* _DATA SHOWN_
** Start **
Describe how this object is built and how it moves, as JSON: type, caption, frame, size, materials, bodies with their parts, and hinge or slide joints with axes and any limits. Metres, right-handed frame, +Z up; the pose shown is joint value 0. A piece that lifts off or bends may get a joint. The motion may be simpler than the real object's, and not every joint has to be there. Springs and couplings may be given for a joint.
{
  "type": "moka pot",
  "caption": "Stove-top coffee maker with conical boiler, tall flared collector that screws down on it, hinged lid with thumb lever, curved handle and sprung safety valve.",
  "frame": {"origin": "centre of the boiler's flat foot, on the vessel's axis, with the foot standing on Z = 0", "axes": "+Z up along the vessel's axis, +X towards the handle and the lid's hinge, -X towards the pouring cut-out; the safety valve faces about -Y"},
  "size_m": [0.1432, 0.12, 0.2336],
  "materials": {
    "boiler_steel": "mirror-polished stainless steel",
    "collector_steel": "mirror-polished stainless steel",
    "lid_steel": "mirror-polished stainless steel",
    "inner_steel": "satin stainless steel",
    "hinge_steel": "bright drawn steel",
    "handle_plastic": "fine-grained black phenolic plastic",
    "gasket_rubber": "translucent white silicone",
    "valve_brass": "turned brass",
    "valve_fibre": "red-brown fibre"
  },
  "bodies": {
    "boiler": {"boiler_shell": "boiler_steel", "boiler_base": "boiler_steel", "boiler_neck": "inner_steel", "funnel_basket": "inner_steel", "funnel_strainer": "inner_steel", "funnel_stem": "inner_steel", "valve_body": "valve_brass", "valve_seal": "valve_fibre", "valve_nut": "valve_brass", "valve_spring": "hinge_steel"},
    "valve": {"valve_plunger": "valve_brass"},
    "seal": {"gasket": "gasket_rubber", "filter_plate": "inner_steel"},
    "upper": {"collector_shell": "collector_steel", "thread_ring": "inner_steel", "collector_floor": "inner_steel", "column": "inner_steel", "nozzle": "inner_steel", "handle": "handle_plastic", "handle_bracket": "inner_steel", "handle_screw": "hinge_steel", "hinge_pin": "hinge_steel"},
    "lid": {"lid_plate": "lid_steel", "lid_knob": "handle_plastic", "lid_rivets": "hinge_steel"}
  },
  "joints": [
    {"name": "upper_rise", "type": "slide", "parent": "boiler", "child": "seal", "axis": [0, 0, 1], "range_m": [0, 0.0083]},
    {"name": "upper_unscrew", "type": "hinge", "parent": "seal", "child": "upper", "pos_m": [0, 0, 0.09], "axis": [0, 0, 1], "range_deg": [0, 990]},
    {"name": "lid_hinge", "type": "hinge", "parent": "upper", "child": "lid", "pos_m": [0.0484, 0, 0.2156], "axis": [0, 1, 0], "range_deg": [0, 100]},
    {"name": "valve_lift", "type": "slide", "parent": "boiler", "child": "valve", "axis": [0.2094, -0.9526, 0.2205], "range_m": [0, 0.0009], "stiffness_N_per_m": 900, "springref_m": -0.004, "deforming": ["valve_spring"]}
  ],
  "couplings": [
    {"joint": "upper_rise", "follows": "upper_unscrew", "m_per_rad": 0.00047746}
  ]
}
** End **
* _GIVEN REQUEST_
Word for word, quote all of the data above.

* _WRITTEN REPLY_
Describe how this object is built and how it moves, as JSON: type, caption, frame, size, materials, bodies with their parts, and hinge or slide joints with axes and any limits. Metres, right-handed frame, +Z up; the pose shown is joint value 0. A piece that lifts off or bends may get a joint. The motion may be simpler than the real object's, and not every joint has to be there. Springs and couplings may be given for a joint.
{
  "type": "moka pot",
  "caption": "Stove-top coffee maker with conical boiler, tall flared collector that screws down on it, hinged lid with thumb lever, curved handle and sprung safety valve.",
  "frame": {"origin": "centre of the boiler's flat foot, on the vessel's axis, with the foot standing on Z = 0", "axes": "+Z up along the vessel's axis, +X towards the handle and the lid's hinge, -X towards the pouring cut-out; the safety valve faces about -Y"},
  "size_m": [0.1432, 0.12, 0.2336],
  "materials": {
    "boiler_steel": "mirror-polished stainless steel",
    "collector_steel": "mirror-polished stainless steel",
    "lid_steel": "mirror-polished stainless steel",
    "inner_steel": "satin stainless steel",
    "hinge_steel": "bright drawn steel",
    "handle_plastic": "fine-grained black phenolic plastic",
    "gasket_rubber": "translucent white silicone",
    "valve_brass": "turned brass",
    "valve_fibre": "red-brown fibre"
  },
  "bodies": {
    "boiler": {"boiler_shell": "boiler_steel", "boiler_base": "boiler_steel", "boiler_neck": "inner_steel", "funnel_basket": "inner_steel", "funnel_strainer": "inner_steel", "funnel_stem": "inner_steel", "valve_body": "valve_brass", "valve_seal": "valve_fibre", "valve_nut": "valve_brass", "valve_spring": "hinge_steel"},
    "valve": {"valve_plunger": "valve_brass"},
    "seal": {"gasket": "gasket_rubber", "filter_plate": "inner_steel"},
    "upper": {"collector_shell": "collector_steel", "thread_ring": "inner_steel", "collector_floor": "inner_steel", "column": "inner_steel", "nozzle": "inner_steel", "handle": "handle_plastic", "handle_bracket": "inner_steel", "handle_screw": "hinge_steel", "hinge_pin": "hinge_steel"},
    "lid": {"lid_plate": "lid_steel", "lid_knob": "handle_plastic", "lid_rivets": "hinge_steel"}
  },
  "joints": [
    {"name": "upper_rise", "type": "slide", "parent": "boiler", "child": "seal", "axis": [0, 0, 1], "range_m": [0, 0.0083]},
    {"name": "upper_unscrew", "type": "hinge", "parent": "seal", "child": "upper", "pos_m": [0, 0, 0.09], "axis": [0, 0, 1], "range_deg": [0, 990]},
    {"name": "lid_hinge", "type": "hinge", "parent": "upper", "child": "lid", "pos_m": [0.0484, 0, 0.2156], "axis": [0, 1, 0], "range_deg": [0, 100]},
    {"name": "valve_lift", "type": "slide", "parent": "boiler", "child": "valve", "axis": [0.2094, -0.9526, 0.2205], "range_m": [0, 0.0009], "stiffness_N_per_m": 900, "springref_m": -0.004, "deforming": ["valve_spring"]}
  ],
  "couplings": [
    {"joint": "upper_rise", "follows": "upper_unscrew", "m_per_rad": 0.00047746}
  ]
}